The Federal Arbitration Act requires courts to enforce private arbitration agreements. However, section one of the statute exempts seamen, railroad employees or any other class of workers engaged in foreign or interstate commerce from these agreements. 

Southwest moved to dismiss the suit under the FAA because Saxon had signed an arbitration agreement, but Saxon argues the FAA does not apply because her job categorizes her among the workers who are exempt from arbitration agreements under the FAA. 

A district court found that airline employees who load and unload interstate cargo are not exempt from the FAA, but in a unanimous decision, the Seventh Circuit reversed, finding that ramp employees were engaged in foreign or interstate commerce. Southwest then appealed to the nation's high court. 

The question before the court is whether workers who load or unload goods from vehicles that travel in interstate commerce but do not physically transport such goods themselves are interstate transportation workers exempt from the FAA. 

The justices spent most of their time during oral arguments Monday parsing hypotheticals trying to drill down who exactly should be considered an interstate transportation worker. 

Much of the hearing was consumed by the court’s 2001 precedent in Circuit City v. Adams which held that most workers engaged in foreign or interstate commerce can be forced into arbitration, confining the section one exemption to transportation workers. 

Justice Brett Kavanaugh drilled down on the court’s conflict over how the court’s language in Circuit City applies in this case.

“The court has a precedent interpreting the language and the question is whether, I think, whether we should think that precedent makes sense with the exact or very similar language and another contemporaneous statute,” the Trump appointee said. 

Southwest claims Circuit City found that workers are only exempt if they engage in foreign or interstate transportation and that Congress specified that the exemption applies only to employees working on that transportation. Southwest compares Saxon’s situation to that of seamen and stevedores. 

“Congress excluded stevedores, who are land-based cargo loaders,” said Shay Dvoretzky, a Skadden Arps attorney representing Southwest. “Now Saxon says the exemption covers the entire airline industry. … Cargo loaders don't work on planes just as the stevedores didn't work on ships. They load cargo before other classes of workers like seamen and pilots do the foreign or interstate transportation. They may facilitate transportation, but that's not the test Circuit City requires.” 

Saxon claims that if Congress wanted to exclude workers who didn’t cross state lines but assisted in interstate commerce from the FAA then they would have done so. 
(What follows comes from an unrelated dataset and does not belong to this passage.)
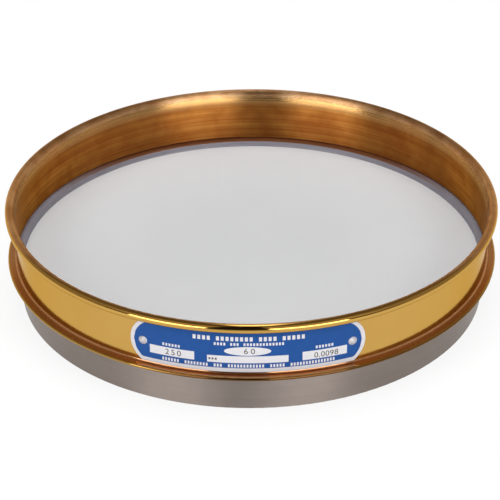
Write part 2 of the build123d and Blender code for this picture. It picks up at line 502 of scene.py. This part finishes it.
finishes = {
    "frame": brass_finish(),
    "skirt": steel_finish(),
    "wire_cloth": cloth_finish(),
    "solder_fillet": solder_finish(),
    "nameplate": painted_finish("Plate white", rgb(214, 212, 218), rgb(228, 226, 230), 0.4),
    "nameplate_rivet_left": rivet_finish(),
}
finishes["nameplate_rivet_right"] = finishes["nameplate_rivet_left"]
for name, finish in finishes.items():
    solid = nodes[name]
    solid.data.materials.clear()
    solid.data.materials.append(finish)

enamel_blue = painted_finish("Blue enamel", rgb(24, 76, 146), rgb(34, 86, 158), 0.3)
enamel_white = painted_finish("White print", rgb(222, 220, 224), rgb(232, 231, 234), 0.45)
ink_brown = painted_finish("Stamped ink", rgb(74, 66, 60), rgb(96, 88, 82), 0.6)


# ---- print on the nameplate ------------------------------------------------
def on_plate(along, height, lift):
    """Points at an arc length along the plate, a height and a lift off its face.

    The arc length over the plate's radius is an angle from the front; the
    point lies at that angle, at the plate's radius plus the lift.
    """
    angle = along / plate_radius
    reach = plate_radius + lift
    return np.stack([reach * np.sin(angle), -reach * np.cos(angle), height + 0 * angle], axis=-1)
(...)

“If Congress wanted to exempt from the FAA just those workers aboard an instrumentality of commerce crossing state lines, it easily could have said so,” Jennifer Bennett, an attorney with Gupta Wessler representing Saxon, said. “Instead, it excluded the employment contracts of seamen, railroad employees, and any other class of workers engaged in foreign or interstate commerce.” 

Bennett argued transportation workers are a narrow class category of workers but Chief Justice John Roberts seemed to be skeptical of how the court’s ruling could affect large companies. 

“What about workers for a company like Amazon or something who are obviously shipping goods across state lines?” Roberts asked. “It doesn't sound like a narrow group to me.” 

Much of the justices' apprehension around the case concerns the ripple effects their decision could have on large portions of the American workforce that move goods and people. The possibility that their ruling could have implications for companies like Uber, Amazon, and Lyft — who all filed amicus briefs in the case — was not lost on the justices. 

In its brief, Amazon urged the high court to use the case to create a workable test for this kind of litigation, which it noted was becoming more common. 

“The Court can, and should, end it by adopting a workable test for separating the exempt from the non-exempt,” wrote David Salmons, an attorney with Morgan, Lewis & Bockius representing Amazon. “Without such a test, confusion and litigation over threshold arbitrability issues will continue indefinitely, as roles in the transportation sectors of our economy continue to evolve.”